The Mudcat Café TM
Thread #30961   Message #3508993
Posted By: Jim Dixon
26-Apr-13 - 01:59 AM
Thread Name: Lyr Add: John Hartford songs
Subject: Lyr Add: MISS FERRIS (John Hartford)
The version posted by bluerabbit10 above is very abbreviated compared to this one. The song tells a lovely story and is a great tribute to a teacher.


MISS FERRIS
As sung by John Hartford on "Me Oh My, How the Time Does Fly: A John Hartford Anthology" (1987).

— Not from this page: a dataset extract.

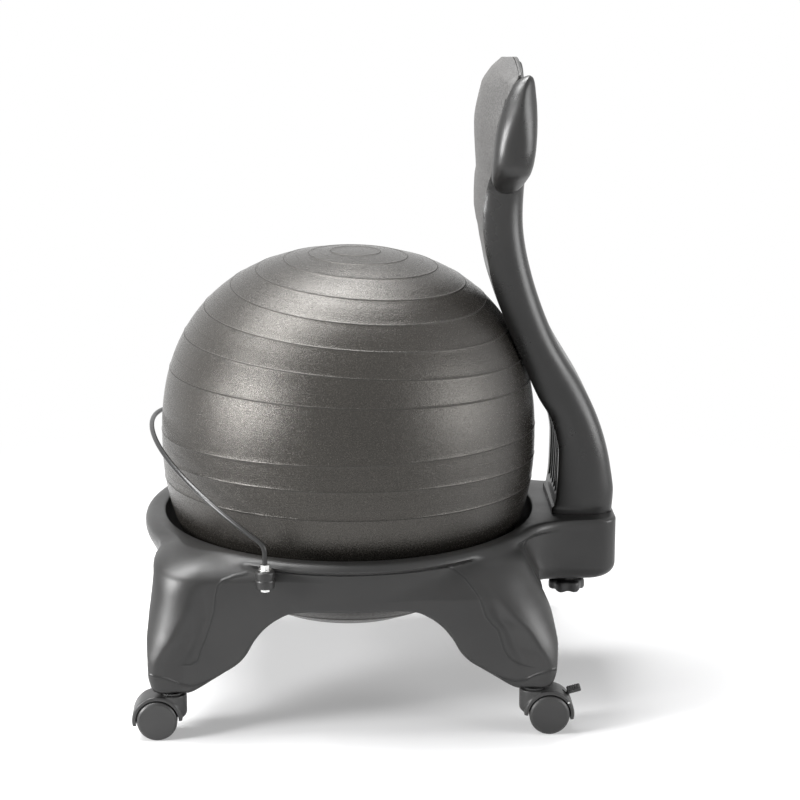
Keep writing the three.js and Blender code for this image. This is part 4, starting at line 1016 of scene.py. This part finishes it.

1. Now I had a teacher when I went to school.
She loved the river, and she taught about it, too.
I was a pretty bad boy, but she called my bluff
With her great big collection of steamboat stuff,
Oh, yeah.

2. She had log books and bells and things like that,
And she knew the old captains, and where they were at.
She rode the Alabama and the Gordon C. Greene,
As the Cape Girardeau she was later renamed,
Uh-huh.

3. But her very favorite, as you all know,
Was the Golden Eagle, Captain Buck's old boat.
This old stern wheeler sank and went to heaven
When I was in the fourth grade, in 1947,
Uh-huh.

4. Well, the fash'nable Saint Louis society,
Takin' a trip on the Mississippi,
Asleep in their bunks with an after-dinner drink,
They didn't think that the boat would sink,
Oh, no.

5. Well, I know Captain Buck was a very sad man
When that old wood hull went into the sand,
And Miss Ferris she was sad for sure,
But immediately her mind went to work,
Oh, yeah.

6. Well, she did some politickin' that was tricky and hard,
And she got the pilot house for the schoolhouse yard,
And so instead o' studyin', I became a dreamer,
Dreamin' 'bout boats on the Mississippi River,
Uh-huh.

7. Now the Saint Louis levee was away downtown.
It was the lowest and the funkiest and the furthest down,
An elevated track and a cobblestone grade.
You could go down there and get hit in the head,
Uh-huh.

8. But the river was life; it was changin' all the time.
It was the street; it was the sluice; it was the old main line.
I started readin' the Waterways Journal and all,
A-followin' Captain Fred Way and C. W. Stahl(?),
Uh-huh.

9. I had to work real hard to get my school work done,
'Cause you couldn't fool Miss Ferris none,
And if I went to sleep, or I weren't supposed to talk,
Oh, she was a dead shot with a little piece o' chalk,
Uh-huh.

10. Oh me, oh my, how the time does fly!
Time and the river keep a-rollin' on by.
Now I'm not a student, and she's not a teacher,
But we both still love the Mississippi River,
Uh-huh.

11. Well, I went to see her this Christmas last,
And we took a little trip back through the past.
On the easy rocker we looked at pictures,
And we dreamed our dreams of the Mississippi River,
Uh-huh.

Repeat Verse 10.

[In this recording, on which Hartford plays banjo, he invites the "audience" to sing verse 10 line by line after him, both times—but their voices sound too good to be a typical audience, so I suspect they were a specially-recruited group of singer/musicians.

[A shortened version of this song—on which Hartford plays fiddle and omits verses 7 & 8, and there is no audience participation—appears on the various-artists albums "Classic Bluegrass Vol. 2 from Smithsonian Folkways" (2005) and "The Mississippi River of Song: A Musical Journey Down the Mississippi" (1998).]